In keeping with the spirit of revisionism everywhere necessary when remembering overlooked masterworks, The Exorcist may not be Best Picture material. At base it's a horror movie with violent, disturbing and deeply complicated themes embedded in a plot that moves rather ruthlessly to a depressing, if not cathartic, conclusion. But it's also one of the classics of modern horror movies and went on to inspire an entire subset of popular figures that make easy, ready reference to Blatty's fiction of possession and sacrilege.

Burstyn, von Sydow, Cobb and Miller all turn in topnotch performances. The script alternates between image-based storytelling techniques and occasional explanations to increase the movie's tension and Friedkin's camera is everywhere emboldened by the overall sense of claustrophobia and possession at the heart of the film.

Yet the movie has long been remembered for Blair's work as the effects-laden Regan MacNeil, if not also for McCambridge as the disembodied voice of the devil. In this combination of childhood innocence rendered by a rich child performance along with the sound design manipulations of an androgynous other performing her possession, The Exorcist contributed its vision of pure evil to movies and to mass culture more generally.

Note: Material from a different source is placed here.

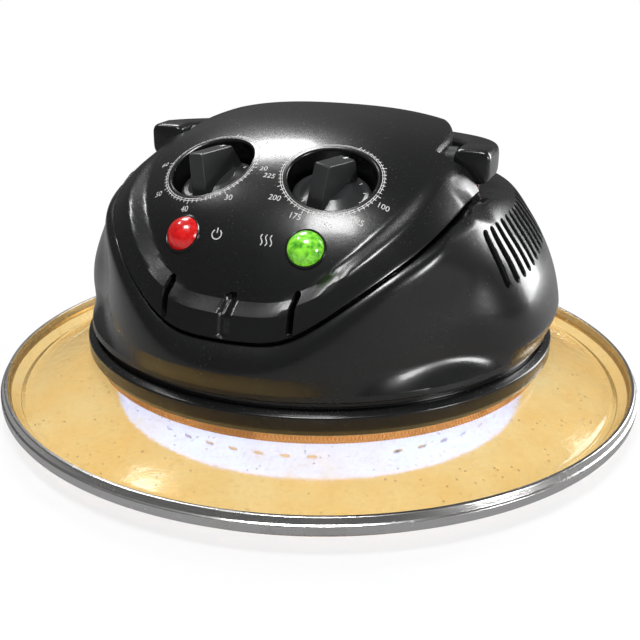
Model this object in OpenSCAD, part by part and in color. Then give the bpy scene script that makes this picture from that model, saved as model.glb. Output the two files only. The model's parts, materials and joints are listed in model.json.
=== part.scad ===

Arguments about female sexuality being the crux of the film, notwithstanding, and they are interesting arguments, The Exorcist ends up for posterity as a technical marvel peeking behind the blinds of faith to discover evil in the very seat of privilege and wealth. The MacNeil household is a location of profound repression, anger, dislocation and, finally, destruction even though its built on a stable foundation of love and material comfort. Perhaps it's the fact of being a single mother-led home and gynotocracy. Perhaps it's the problematic, indeed vaginal, idea of possession itself that requires a passive, innocent young woman to be the vehicle of devilishness and horror.

Regardless, the film is a gore fest and spectacle on par with few other works ever produced by mainstream movie studios. In this way it may aspire only to broadly commercial goals though it achieves the transformative effects of fine art by the release and relief of its conclusion.